**Given instruction:** Reproduce the material in full, unchanged.

**Data segment:**
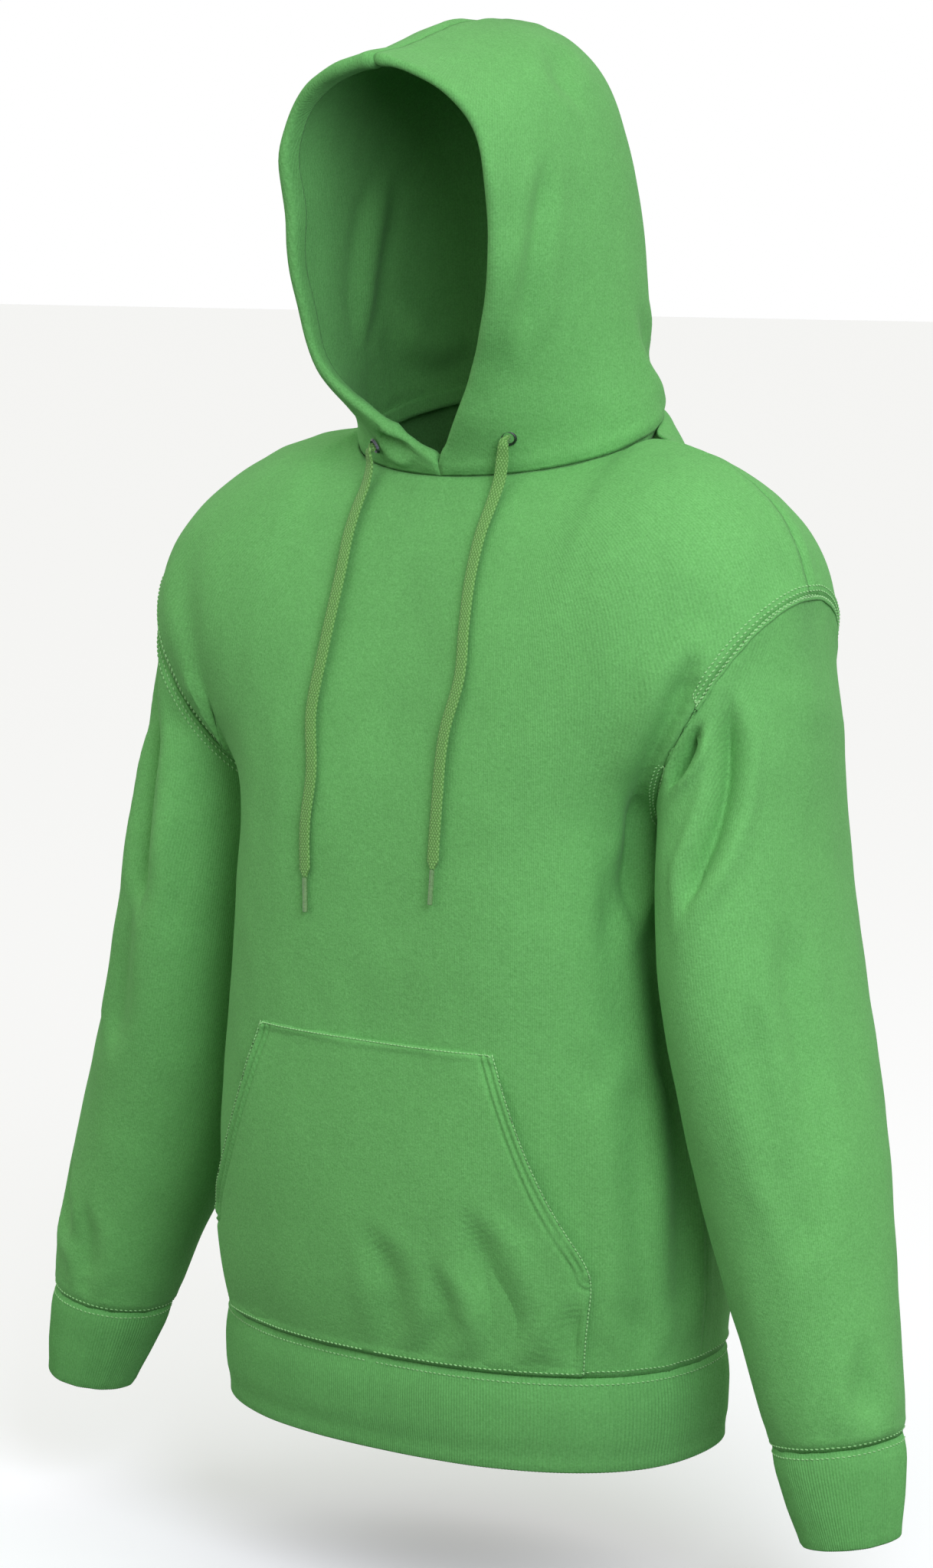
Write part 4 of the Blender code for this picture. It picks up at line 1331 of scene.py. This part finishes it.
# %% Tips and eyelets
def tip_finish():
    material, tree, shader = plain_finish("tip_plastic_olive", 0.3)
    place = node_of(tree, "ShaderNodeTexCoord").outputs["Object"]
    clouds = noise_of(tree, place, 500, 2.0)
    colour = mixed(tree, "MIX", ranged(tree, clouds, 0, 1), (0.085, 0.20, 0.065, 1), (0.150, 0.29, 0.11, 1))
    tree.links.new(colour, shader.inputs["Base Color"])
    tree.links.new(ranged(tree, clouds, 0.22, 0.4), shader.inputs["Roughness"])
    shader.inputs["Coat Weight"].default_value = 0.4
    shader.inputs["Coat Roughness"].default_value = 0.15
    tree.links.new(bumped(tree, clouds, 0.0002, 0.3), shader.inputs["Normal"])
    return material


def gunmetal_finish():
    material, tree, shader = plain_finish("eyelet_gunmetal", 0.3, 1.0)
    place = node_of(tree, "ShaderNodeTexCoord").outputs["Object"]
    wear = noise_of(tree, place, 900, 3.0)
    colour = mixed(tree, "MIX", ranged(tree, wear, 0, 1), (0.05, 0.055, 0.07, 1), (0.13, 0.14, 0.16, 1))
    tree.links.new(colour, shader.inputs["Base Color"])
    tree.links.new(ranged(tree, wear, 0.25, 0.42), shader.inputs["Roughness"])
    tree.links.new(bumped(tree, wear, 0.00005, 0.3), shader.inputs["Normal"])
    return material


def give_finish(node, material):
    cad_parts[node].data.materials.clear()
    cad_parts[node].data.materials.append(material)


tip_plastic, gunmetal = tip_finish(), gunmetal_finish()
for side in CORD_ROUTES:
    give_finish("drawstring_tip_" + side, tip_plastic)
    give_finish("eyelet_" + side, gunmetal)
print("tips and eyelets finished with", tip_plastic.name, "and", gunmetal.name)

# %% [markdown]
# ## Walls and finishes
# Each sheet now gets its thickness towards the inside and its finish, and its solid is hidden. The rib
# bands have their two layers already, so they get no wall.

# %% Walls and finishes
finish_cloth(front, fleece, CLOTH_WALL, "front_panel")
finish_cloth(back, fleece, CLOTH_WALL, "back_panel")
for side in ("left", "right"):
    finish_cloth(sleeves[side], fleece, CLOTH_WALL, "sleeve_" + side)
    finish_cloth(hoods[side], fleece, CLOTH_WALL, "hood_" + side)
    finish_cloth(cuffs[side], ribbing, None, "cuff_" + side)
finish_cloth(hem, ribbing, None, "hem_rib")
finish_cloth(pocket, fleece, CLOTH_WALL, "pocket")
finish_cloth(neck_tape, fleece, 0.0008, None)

**Final result:**
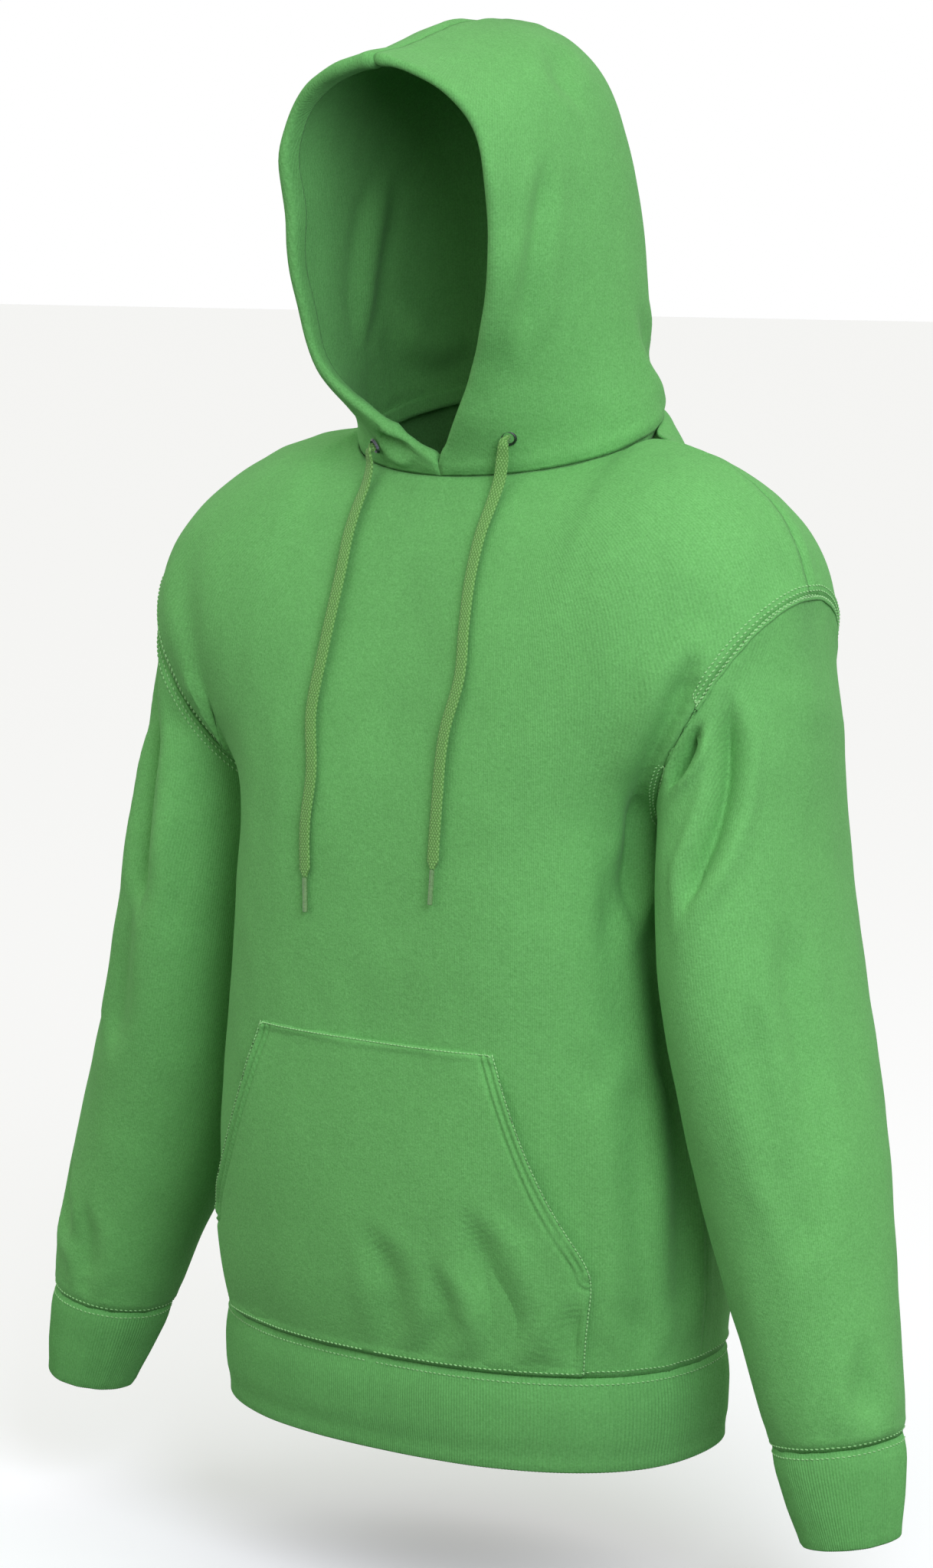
Write part 4 of the Blender code for this picture. It picks up at line 1331 of scene.py. This part finishes it.
# %% Tips and eyelets
def tip_finish():
    material, tree, shader = plain_finish("tip_plastic_olive", 0.3)
    place = node_of(tree, "ShaderNodeTexCoord").outputs["Object"]
    clouds = noise_of(tree, place, 500, 2.0)
    colour = mixed(tree, "MIX", ranged(tree, clouds, 0, 1), (0.085, 0.20, 0.065, 1), (0.150, 0.29, 0.11, 1))
    tree.links.new(colour, shader.inputs["Base Color"])
    tree.links.new(ranged(tree, clouds, 0.22, 0.4), shader.inputs["Roughness"])
    shader.inputs["Coat Weight"].default_value = 0.4
    shader.inputs["Coat Roughness"].default_value = 0.15
    tree.links.new(bumped(tree, clouds, 0.0002, 0.3), shader.inputs["Normal"])
    return material


def gunmetal_finish():
    material, tree, shader = plain_finish("eyelet_gunmetal", 0.3, 1.0)
    place = node_of(tree, "ShaderNodeTexCoord").outputs["Object"]
    wear = noise_of(tree, place, 900, 3.0)
    colour = mixed(tree, "MIX", ranged(tree, wear, 0, 1), (0.05, 0.055, 0.07, 1), (0.13, 0.14, 0.16, 1))
    tree.links.new(colour, shader.inputs["Base Color"])
    tree.links.new(ranged(tree, wear, 0.25, 0.42), shader.inputs["Roughness"])
    tree.links.new(bumped(tree, wear, 0.00005, 0.3), shader.inputs["Normal"])
    return material


def give_finish(node, material):
    cad_parts[node].data.materials.clear()
    cad_parts[node].data.materials.append(material)


tip_plastic, gunmetal = tip_finish(), gunmetal_finish()
for side in CORD_ROUTES:
    give_finish("drawstring_tip_" + side, tip_plastic)
    give_finish("eyelet_" + side, gunmetal)
print("tips and eyelets finished with", tip_plastic.name, "and", gunmetal.name)

# %% [markdown]
# ## Walls and finishes
# Each sheet now gets its thickness towards the inside and its finish, and its solid is hidden. The rib
# bands have their two layers already, so they get no wall.

# %% Walls and finishes
finish_cloth(front, fleece, CLOTH_WALL, "front_panel")
finish_cloth(back, fleece, CLOTH_WALL, "back_panel")
for side in ("left", "right"):
    finish_cloth(sleeves[side], fleece, CLOTH_WALL, "sleeve_" + side)
    finish_cloth(hoods[side], fleece, CLOTH_WALL, "hood_" + side)
    finish_cloth(cuffs[side], ribbing, None, "cuff_" + side)
finish_cloth(hem, ribbing, None, "hem_rib")
finish_cloth(pocket, fleece, CLOTH_WALL, "pocket")
finish_cloth(neck_tape, fleece, 0.0008, None)